Mercedes opened 2026 with back-to-back one-two finishes in Australia and China, so this decision feels less like a reaction and more like a team locking in its structure while momentum is on its side. In a week where Audi lost Jonathan Wheatley, Mercedes sent the opposite message: clarity, continuity and control.

Drivers warn 2026 starts could trigger a major accident
The noise around 2026 is no longer just about racing quality. It is now about risk.
Several drivers warned in Shanghai that the new start procedure and power delivery profile could create a major start-line crash unless Formula 1 adjusts the rules. The concern centres on uneven low-speed acceleration under the new power units, which now rely on a 50-50 split between combustion and electrical power and no longer use the MGU-H to keep the turbo spooled. That leaves some cars launching far harder than others, especially deeper in the pack.

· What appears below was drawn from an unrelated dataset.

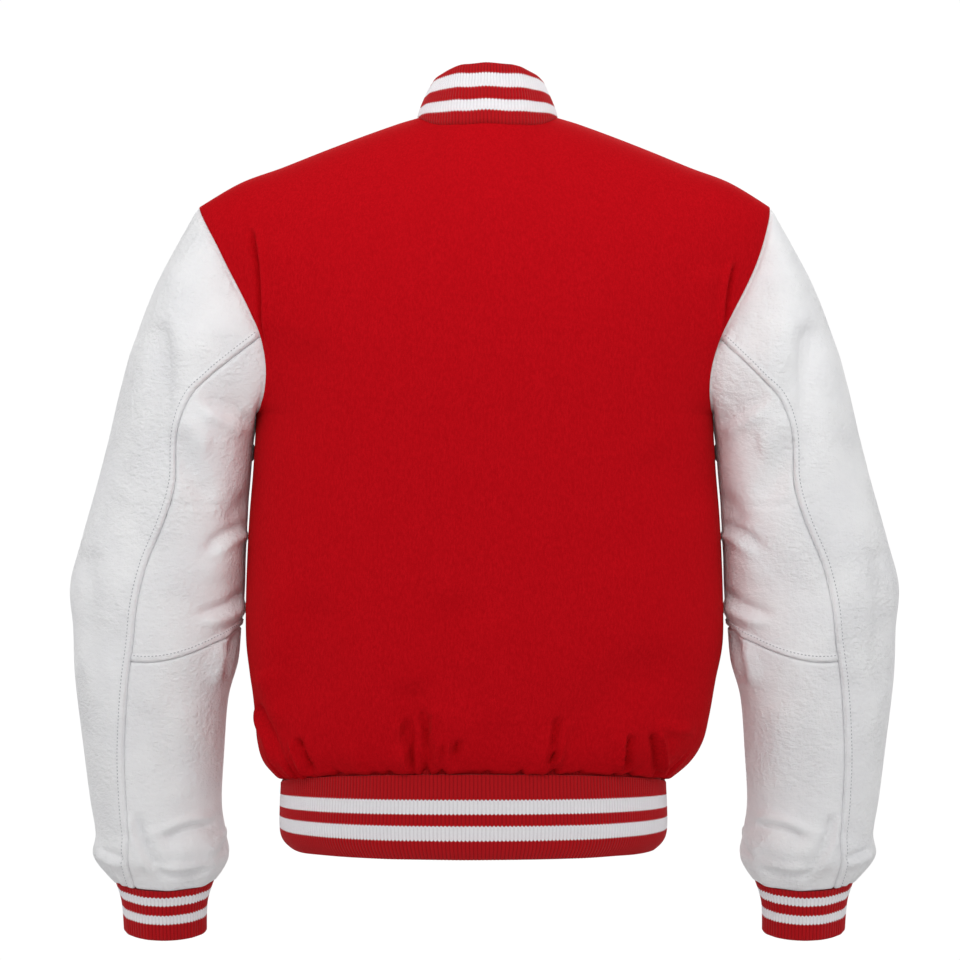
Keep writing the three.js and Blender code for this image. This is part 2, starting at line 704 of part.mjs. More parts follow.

Liam Lawson described a near-miss in Australia, where he saw Franco Colapinto’s Alpine closing rapidly after his own slow getaway. Carlos Sainz also warned that the speed differential could create dangerous scenarios, while drivers pointed to the new Boost function as another factor that can widen closing speeds during wheel-to-wheel moments.
That gives this issue more weight than a normal early-season complaint.
Drivers often grumble when big regulation changes arrive. This feels different. The language has shifted from frustration to alarm. When multiple drivers say a large accident feels inevitable, Formula 1 cannot dismiss it as adaptation noise. The sport wanted a new technical era. It may now need to decide how much instability it is willing to tolerate before safety forces its hand.